Sayangnya, RUU Omnibus Law Ciptaker yang telah diketok palu oleh DPR ini belum menyentuh keadilan maupun perbaikan sebagaimana yang diharapkan.
Diwarnai oleh kejar tayang pengesahan dengan terus menggelar rapat siang-malam hingga larut, terkuaklah kesan bahwa DPR menyembunyikan sesuatu dari masyarakat.
Terang saja, imbas dari ribut-ribut warganet di twitter beberapa waktu yang lalu, akhirnya bertebaranlah kisah dusta alias hoax UU Ciptaker yang menyulut emosi publik terhadap pemerintah.
Hasilnya, pemilik akun Twitter @videlyae yang menyebar hoax soal Omnibus Law UU Cipta Kerja ditahan dan terancam pidana 10 tahun penjara.
Jujur saja, kita cukup miris dengan keadaan ini. Logikanya sederhana sebenarnya.
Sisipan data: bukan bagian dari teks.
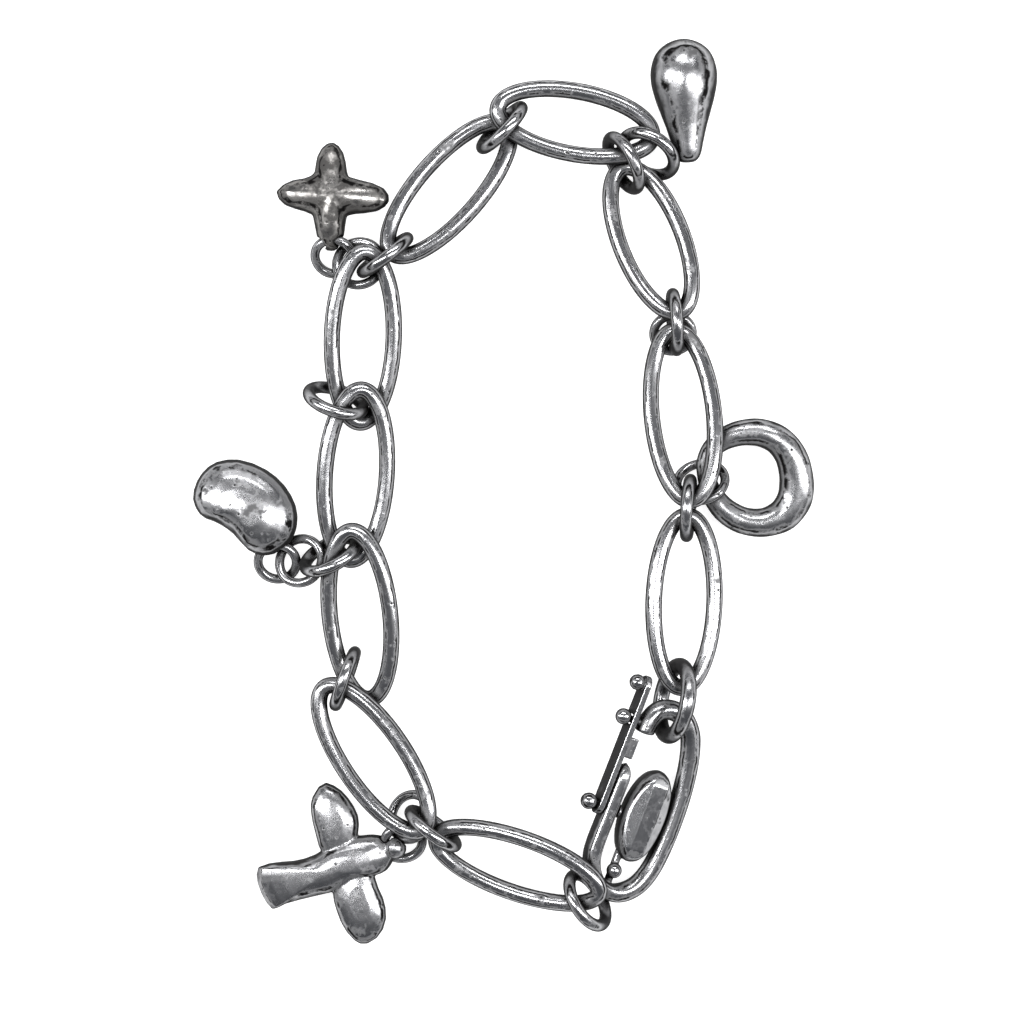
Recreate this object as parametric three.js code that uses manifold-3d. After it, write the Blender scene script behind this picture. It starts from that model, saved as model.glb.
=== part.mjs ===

Kalaulah kemudian draf RUU Ciptaker yang bertebaran di dunia maya itu adalah kisah dusta, maka draf yang asli bin selesai revisi ada di mana?
Sangat disayangkan bila akses RUU Ciptaker final belum sampai di tangan publik.
Padahal, ada dua draf RUU Cipta Kerja dengan nama file yang berbeda, dari beberapa Anggota DPR. Satu draf dengan nama file "RUU Cipta Kerja FINAL-Paripurna" dan satu lagi dengan file "5 OKT 2020 RUU Cipta Kerja -- Paripurna".
Tapi, DPR melalui Wakil Ketua Badan Legislasi DPR Ahmad Baidhowi menegaskan bahwa dua draf yang beredar tersebut bukan merupakan draf final yang akhirnya disahkan di sidang paripurna.